Older Dog Peeing in The House
Your dog has always been great about peeing outside; however, your older dog is now peeing in the house! What’s the problem? Why would a dog that used to be house-trained start having potty accidents in the house?
If you’re faced with this situation, know that you’re not alone. It’s normal to feel frustrated and worried by this new development in your dog. The first bit of advice we can offer is not to get upset or get angry with your dog.
Your dog’s behavior could be caused by the natural aging process he’s going through. Even some older humans have these types of issues; dogs are no different.
We’ve put together some information on what may be causing your old dog to pee in the house and what you can do to help him.
What’s Causing Your Older Dog to Pee in the House?
Here are some of the most common reasons your senior dog is peeing in the house:
Age: as dogs age, they may suffer from different health issues, behavioral & cognitive issues (such as canine dementia), poor bladder control, and more.
Mobility problems: just like us, dogs can suffer from mobility problems as they age. The cause may include arthritis, joint issues, and more. These can make it more challenging for your older dog to make it outside in time, which means more accidents in the house.
Health issues: senior dogs may suffer from age-related health issues that can cause them to lose bladder control. These include kidney failure, urinary tract problems, incontinence, diabetes, Cushing’s disease, and more. Infections can also cause bladder problems.
Emotional causes: changes in your dog’s life, the family, or your dog’s environment can cause confusion, stress, and anxiety in your senior dog. These can all lead to your older dog peeing in the house. Some dogs may also use this as a way to mark their territory, especially if a new pet has joined the family or you’ve moved to a new place.
If your older dog is having trouble peeing in the house, then it’s time to call the vet. Your dog would benefit from a checkup. The vet can examine your dog and run tests to see if there’s an underlying health issue. And if the problem is caused by emotional or behavioral problems, the vet is the best source of guidance and advice on how to treat the problem.
Always avoid scolding your dog when he’s older and having this type of problem. He may not be able to help it. And if the issue is caused by stress, then scolding will only make it worse.
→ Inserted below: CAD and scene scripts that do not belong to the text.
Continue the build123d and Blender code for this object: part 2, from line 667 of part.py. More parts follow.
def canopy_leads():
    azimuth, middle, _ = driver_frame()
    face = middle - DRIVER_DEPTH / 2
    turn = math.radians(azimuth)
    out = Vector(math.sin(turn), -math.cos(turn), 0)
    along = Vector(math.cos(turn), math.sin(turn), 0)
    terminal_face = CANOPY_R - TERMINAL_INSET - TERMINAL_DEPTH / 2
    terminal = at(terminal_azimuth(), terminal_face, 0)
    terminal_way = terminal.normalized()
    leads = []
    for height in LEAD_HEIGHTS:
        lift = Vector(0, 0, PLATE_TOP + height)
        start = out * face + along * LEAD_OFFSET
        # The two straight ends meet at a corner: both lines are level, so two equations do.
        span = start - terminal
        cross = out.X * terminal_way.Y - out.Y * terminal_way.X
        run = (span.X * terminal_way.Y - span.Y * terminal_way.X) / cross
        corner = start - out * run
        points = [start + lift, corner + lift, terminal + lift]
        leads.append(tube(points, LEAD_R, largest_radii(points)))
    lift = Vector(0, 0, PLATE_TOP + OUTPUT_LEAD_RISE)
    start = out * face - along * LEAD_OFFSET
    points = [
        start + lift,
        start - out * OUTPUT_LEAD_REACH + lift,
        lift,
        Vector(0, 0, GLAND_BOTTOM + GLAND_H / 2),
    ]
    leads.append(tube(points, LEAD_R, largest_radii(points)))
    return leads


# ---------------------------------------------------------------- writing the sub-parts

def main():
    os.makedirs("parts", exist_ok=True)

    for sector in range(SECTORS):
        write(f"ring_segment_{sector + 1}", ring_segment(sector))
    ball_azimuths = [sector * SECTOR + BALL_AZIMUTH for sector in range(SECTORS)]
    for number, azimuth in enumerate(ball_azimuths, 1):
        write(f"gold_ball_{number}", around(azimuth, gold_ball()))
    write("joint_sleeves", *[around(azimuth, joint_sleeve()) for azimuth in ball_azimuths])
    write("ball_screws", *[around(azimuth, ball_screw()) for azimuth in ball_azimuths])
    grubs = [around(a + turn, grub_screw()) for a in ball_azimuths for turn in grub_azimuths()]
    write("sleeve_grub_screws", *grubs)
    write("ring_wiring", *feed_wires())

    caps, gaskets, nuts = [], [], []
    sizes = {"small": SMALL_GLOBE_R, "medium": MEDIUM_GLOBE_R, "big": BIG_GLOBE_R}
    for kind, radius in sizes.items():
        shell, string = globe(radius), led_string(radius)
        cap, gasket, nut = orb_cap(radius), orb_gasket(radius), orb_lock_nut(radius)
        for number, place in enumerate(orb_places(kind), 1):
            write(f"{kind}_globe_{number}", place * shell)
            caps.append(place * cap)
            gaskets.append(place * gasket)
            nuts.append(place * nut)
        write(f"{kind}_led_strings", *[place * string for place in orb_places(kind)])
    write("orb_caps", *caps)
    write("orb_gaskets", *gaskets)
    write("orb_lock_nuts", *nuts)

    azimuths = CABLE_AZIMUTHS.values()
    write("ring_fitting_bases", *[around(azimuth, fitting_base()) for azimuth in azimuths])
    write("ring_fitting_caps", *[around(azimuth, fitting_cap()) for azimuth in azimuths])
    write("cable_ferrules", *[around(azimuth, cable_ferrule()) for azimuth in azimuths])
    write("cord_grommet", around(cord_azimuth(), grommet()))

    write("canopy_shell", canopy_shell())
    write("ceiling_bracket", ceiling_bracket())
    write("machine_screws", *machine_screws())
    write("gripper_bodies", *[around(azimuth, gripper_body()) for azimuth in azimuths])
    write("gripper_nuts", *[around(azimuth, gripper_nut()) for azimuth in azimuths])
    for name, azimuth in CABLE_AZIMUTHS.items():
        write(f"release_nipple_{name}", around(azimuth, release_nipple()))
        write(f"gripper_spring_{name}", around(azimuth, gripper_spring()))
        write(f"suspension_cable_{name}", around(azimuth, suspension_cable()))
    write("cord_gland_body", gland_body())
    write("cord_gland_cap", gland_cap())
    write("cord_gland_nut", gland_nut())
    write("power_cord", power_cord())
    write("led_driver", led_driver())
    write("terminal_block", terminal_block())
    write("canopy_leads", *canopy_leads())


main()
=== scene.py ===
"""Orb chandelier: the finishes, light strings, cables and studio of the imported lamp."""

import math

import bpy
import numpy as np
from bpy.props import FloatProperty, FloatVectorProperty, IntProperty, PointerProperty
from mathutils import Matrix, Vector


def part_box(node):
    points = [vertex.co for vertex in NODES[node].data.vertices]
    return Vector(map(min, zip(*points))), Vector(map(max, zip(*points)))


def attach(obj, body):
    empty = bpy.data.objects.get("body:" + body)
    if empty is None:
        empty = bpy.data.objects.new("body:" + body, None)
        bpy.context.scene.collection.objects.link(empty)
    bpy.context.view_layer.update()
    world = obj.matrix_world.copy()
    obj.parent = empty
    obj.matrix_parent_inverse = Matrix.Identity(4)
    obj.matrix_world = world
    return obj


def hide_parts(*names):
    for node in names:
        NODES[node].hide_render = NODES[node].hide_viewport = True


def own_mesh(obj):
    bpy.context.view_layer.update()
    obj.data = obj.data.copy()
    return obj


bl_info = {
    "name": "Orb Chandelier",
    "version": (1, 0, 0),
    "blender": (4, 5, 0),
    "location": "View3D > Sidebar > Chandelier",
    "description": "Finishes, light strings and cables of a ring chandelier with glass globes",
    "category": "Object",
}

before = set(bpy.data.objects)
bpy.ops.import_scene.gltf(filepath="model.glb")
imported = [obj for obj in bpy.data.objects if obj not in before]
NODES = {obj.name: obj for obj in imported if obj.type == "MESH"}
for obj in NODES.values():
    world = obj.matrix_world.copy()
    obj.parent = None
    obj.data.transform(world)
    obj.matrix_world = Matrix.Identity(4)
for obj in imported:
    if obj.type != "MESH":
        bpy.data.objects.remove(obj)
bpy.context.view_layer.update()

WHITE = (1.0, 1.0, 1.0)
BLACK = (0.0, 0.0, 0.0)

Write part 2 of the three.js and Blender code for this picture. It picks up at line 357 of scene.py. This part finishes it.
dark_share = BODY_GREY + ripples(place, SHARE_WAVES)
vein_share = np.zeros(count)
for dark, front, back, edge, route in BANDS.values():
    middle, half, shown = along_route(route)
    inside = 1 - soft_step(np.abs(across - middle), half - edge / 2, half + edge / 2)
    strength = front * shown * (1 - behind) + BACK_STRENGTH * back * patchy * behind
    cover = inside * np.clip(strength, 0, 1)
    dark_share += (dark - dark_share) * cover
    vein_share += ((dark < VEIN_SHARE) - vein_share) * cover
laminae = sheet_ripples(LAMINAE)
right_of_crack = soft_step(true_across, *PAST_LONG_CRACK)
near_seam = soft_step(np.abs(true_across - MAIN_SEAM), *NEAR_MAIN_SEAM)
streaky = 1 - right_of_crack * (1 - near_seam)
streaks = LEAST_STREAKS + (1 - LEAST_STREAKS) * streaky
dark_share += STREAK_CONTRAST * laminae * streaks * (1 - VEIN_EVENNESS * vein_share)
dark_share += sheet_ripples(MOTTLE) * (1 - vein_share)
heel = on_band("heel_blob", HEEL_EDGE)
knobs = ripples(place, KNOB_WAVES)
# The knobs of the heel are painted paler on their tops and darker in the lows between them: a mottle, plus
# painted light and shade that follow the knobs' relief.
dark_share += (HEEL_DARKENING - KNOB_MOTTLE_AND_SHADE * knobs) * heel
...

How to Stop My Older Dog from Peeing in the House
The solution will depend on the vet’s diagnosis. If they’ve found your dog has a treatable health condition, then treating that problem may resolve your dog’s peeing in the house. For instance, if your dog has mobility issues caused by pain, then the vet may prescribe pain medication to make your dog more comfortable. If the vet finds your dog has a urinary tract infection, then treating your dog with antibiotics may resolve the problem.
Even so, there are some things you can do to keep your older dog from going potty in the house. Let’s take a look.
1). Consider potty retraining: while this isn’t pleasant, it can help remind your dog where it’s acceptable to go potty. “Revisiting” the problem can help your dog, even if he’s suffering from a medical issue. As with any type of dog training, always remember to praise and offer rewards when your dog does the right thing in the right place!
2). More potty breaks: retraining may not always be the solution, depending on your dog’s problem. So, you may want to consider adding more potty breaks throughout the day. If you must be away during the day, then it may be helpful to try using doggie diapers.
You might consider using disposable diapers. You’ll find doggie diapers are made to fit either female dogs or male dogs. So, be careful when buying diapers for your dog. You might consider this brand: Doggie Disposable Diapers for females or males. Diapers are bought by the weight and size of your dog. The right fit is essential! There are some other options if you’d prefer to use reusable, washable doggie diapers.
These may not be the best option for all dogs. Some dogs tend to chew off the diaper while you’re away. The only way to see if your dog tolerates the diapers or not is to try them out.
3). Doggie pee pads: another option is to use doggie pee pads. The pads can be placed where your dog is determined to pee in your home. They work to lock in both wetness and odor. Pee pads are often used to potty train puppies but can also be helpful for older dogs who are peeing in the house.
You might consider . They come in various sizes, so you can buy the right size pad for your fur baby.
4). Clean up: when your dog urinates in the house, it’s important to clean it up as soon as possible. This is for everyone’s health and wellbeing. Urine can sometimes have a very strong smell. It can also help your dog find his last pee spot, which may encourage him to go again. So, be sure to use products meant to clean up this type of problem.
You may want to consider Rocco & Roxie Supply Professional Strength Stain & Odor Eliminator. This product uses natural enzymes to get rid of odor and germs from urine, vomit, feces, and more. The product is gentle and contains no chlorine. It’s safe to use around pets and children and comes with a 100% satisfaction guarantee.
Summing It Up
If your older dog suddenly starts to pee in the house, then it’s a good idea to make an appointment with the vet. Your dog needs to be checked for underlying health issues. It’s possible he has an infection or another health problem that may make it difficult for your fur baby to get outside in time.
Once the vet has determined the cause, then it’s best to follow their advice on how to treat this issue. They may suggest some of the solutions mentioned in this article.